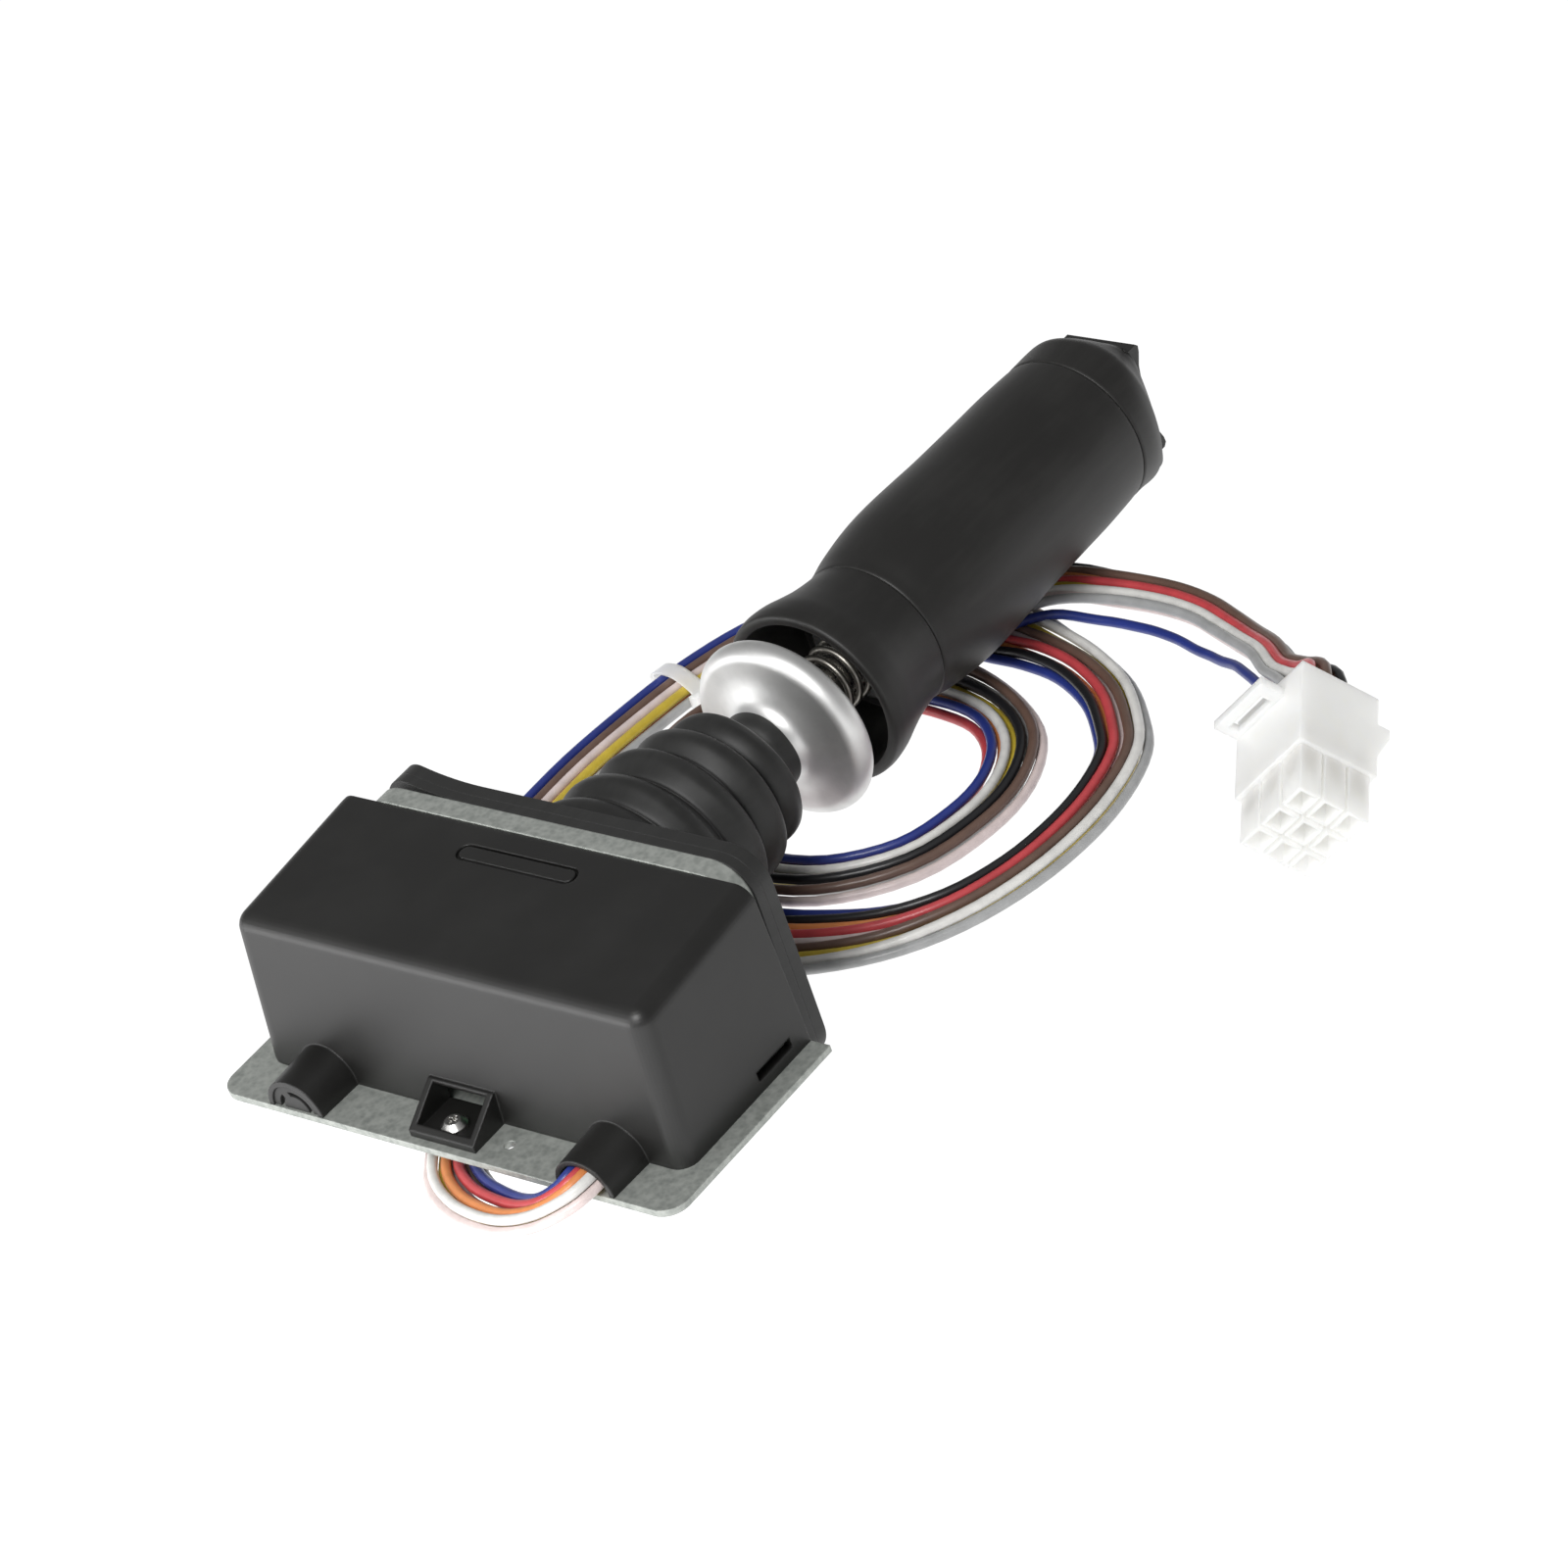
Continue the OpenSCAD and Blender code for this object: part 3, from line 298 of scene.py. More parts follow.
metals = {
    "zinc_plate": galvanised("zinc_plate", (0.46, 0.48, 0.45), (0.29, 0.31, 0.29)),
    "steel_plate": plated("steel_plate", (0.60, 0.61, 0.60), 0.28),
    "polished_alloy": turned("polished_alloy", (0.82, 0.82, 0.81), 0.42),
    "bright_steel": plated("bright_steel", (0.72, 0.71, 0.69), 0.20),
    "spring_steel": plated("spring_steel", (0.42, 0.40, 0.36), 0.32),
    "bronze": plated("bronze", (0.55, 0.38, 0.20), 0.38),
    "tin_brass": plated("tin_brass", (0.72, 0.60, 0.36), 0.24),
}
print("metals", sorted(metals))

# %% [markdown]
# ## Plastics and rubber
#
# The cover is moulded with a fine spark-eroded grain that turns its highlights soft and
# grey. The grip and the bellows are rubber: almost black, with a low sheen, a coarser
# grain and slightly dusty high spots. Grain could be cut into the mesh, but it is far
# finer than a face, so a bump of a hundredth of a millimetre or two does it. The connector
# and the tie are milky nylon. Scattering alone leaves them grey, so a faint glow stands
# in for the light that passes through them.

# %% Plastic and rubber finishes
def moulded(name, colour, rough, grain=5200.0, depth=0.000012, ease=0.0006, dust=0.25):
    """Hard moulded plastic with eased edges and a paler bloom where dusty."""
    f = Finish(name)
    fine = f.noise(grain, 2.0)
    cloud = f.noise(55.0, 4.0)
    pale = [c * (1.0 + dust) + 0.002 for c in colour]
    return f.set(
        Base_Color=f.mix(cloud.between(0.35, 0.75), colour, pale),
        Roughness=rough + cloud * 0.08,
        Normal=f.bump(fine, depth, 0.6, f.edges(ease)),
    )


def rubber(name, colour, rough, sheen, grain=3600.0, depth=0.00002):
    """Black rubber, worn paler in clouds and in streaks along the lever."""
    f = Finish(name)
    fine = f.noise(grain, 3.0)
    cloud = f.noise(38.0, 5.0)
    streak = f.noise(1.0, 3.0, at=f.scaled(420.0, 60.0, 420.0))
    pale = [c * 1.5 + 0.004 for c in colour]
    wear = (cloud * 0.7 + streak * 0.4).between(0.45, 0.80)
    return f.set(
        Base_Color=f.mix(wear, colour, pale),
        Roughness=rough + cloud * 0.10,
        Sheen_Weight=sheen,
        Sheen_Roughness=0.5,
        Normal=f.bump(fine + streak * 0.3, depth, 0.7, f.edges(0.0004)),
    )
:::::
**The request**
Everything from the first line above through the line that contains "# in for the light that passes through them." should be duplicated exactly, please, and nothing beyond it.

**The response**
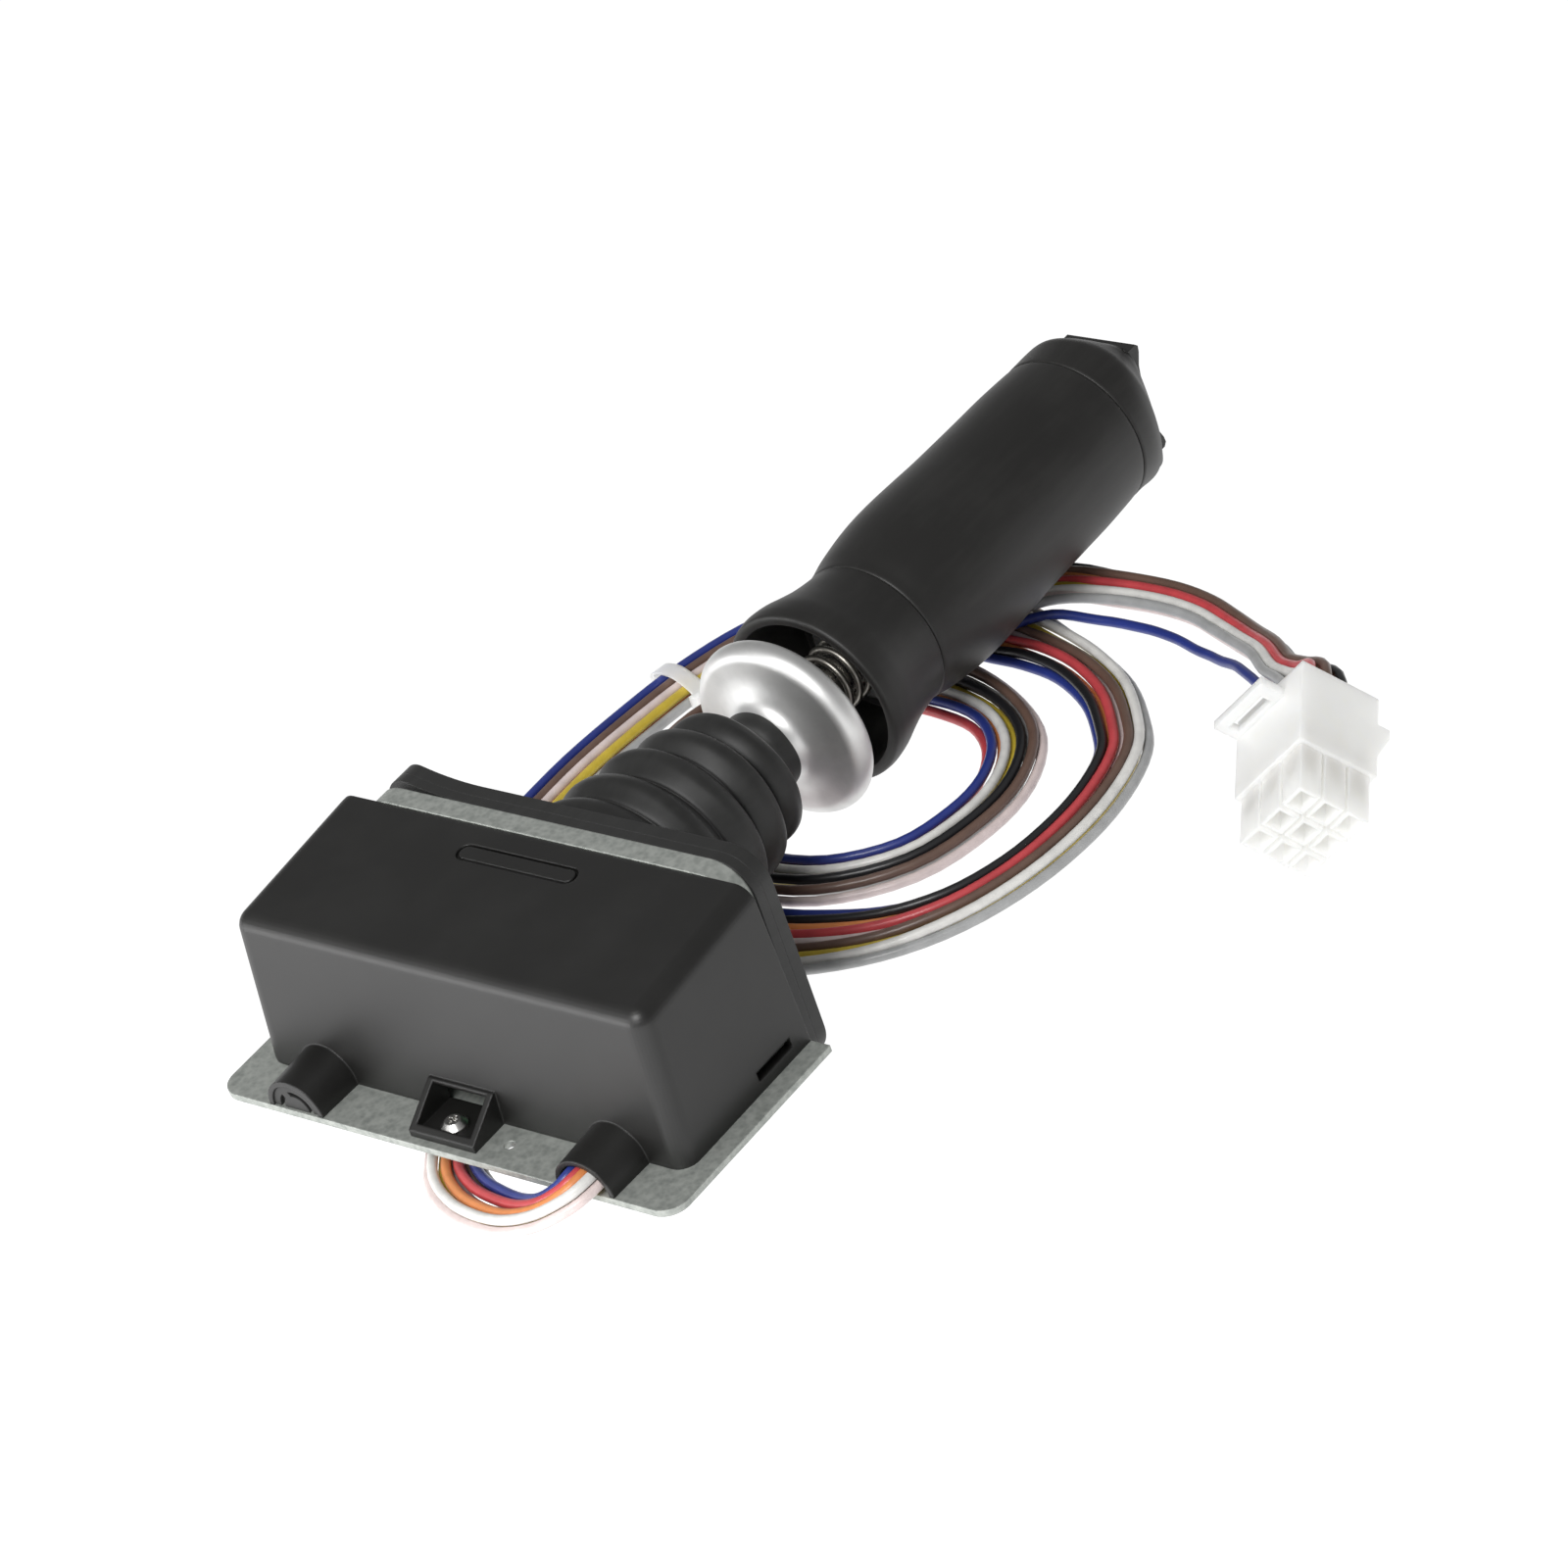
Continue the OpenSCAD and Blender code for this object: part 3, from line 298 of scene.py. More parts follow.
metals = {
    "zinc_plate": galvanised("zinc_plate", (0.46, 0.48, 0.45), (0.29, 0.31, 0.29)),
    "steel_plate": plated("steel_plate", (0.60, 0.61, 0.60), 0.28),
    "polished_alloy": turned("polished_alloy", (0.82, 0.82, 0.81), 0.42),
    "bright_steel": plated("bright_steel", (0.72, 0.71, 0.69), 0.20),
    "spring_steel": plated("spring_steel", (0.42, 0.40, 0.36), 0.32),
    "bronze": plated("bronze", (0.55, 0.38, 0.20), 0.38),
    "tin_brass": plated("tin_brass", (0.72, 0.60, 0.36), 0.24),
}
print("metals", sorted(metals))

# %% [markdown]
# ## Plastics and rubber
#
# The cover is moulded with a fine spark-eroded grain that turns its highlights soft and
# grey. The grip and the bellows are rubber: almost black, with a low sheen, a coarser
# grain and slightly dusty high spots. Grain could be cut into the mesh, but it is far
# finer than a face, so a bump of a hundredth of a millimetre or two does it. The connector
# and the tie are milky nylon. Scattering alone leaves them grey, so a faint glow stands
# in for the light that passes through them.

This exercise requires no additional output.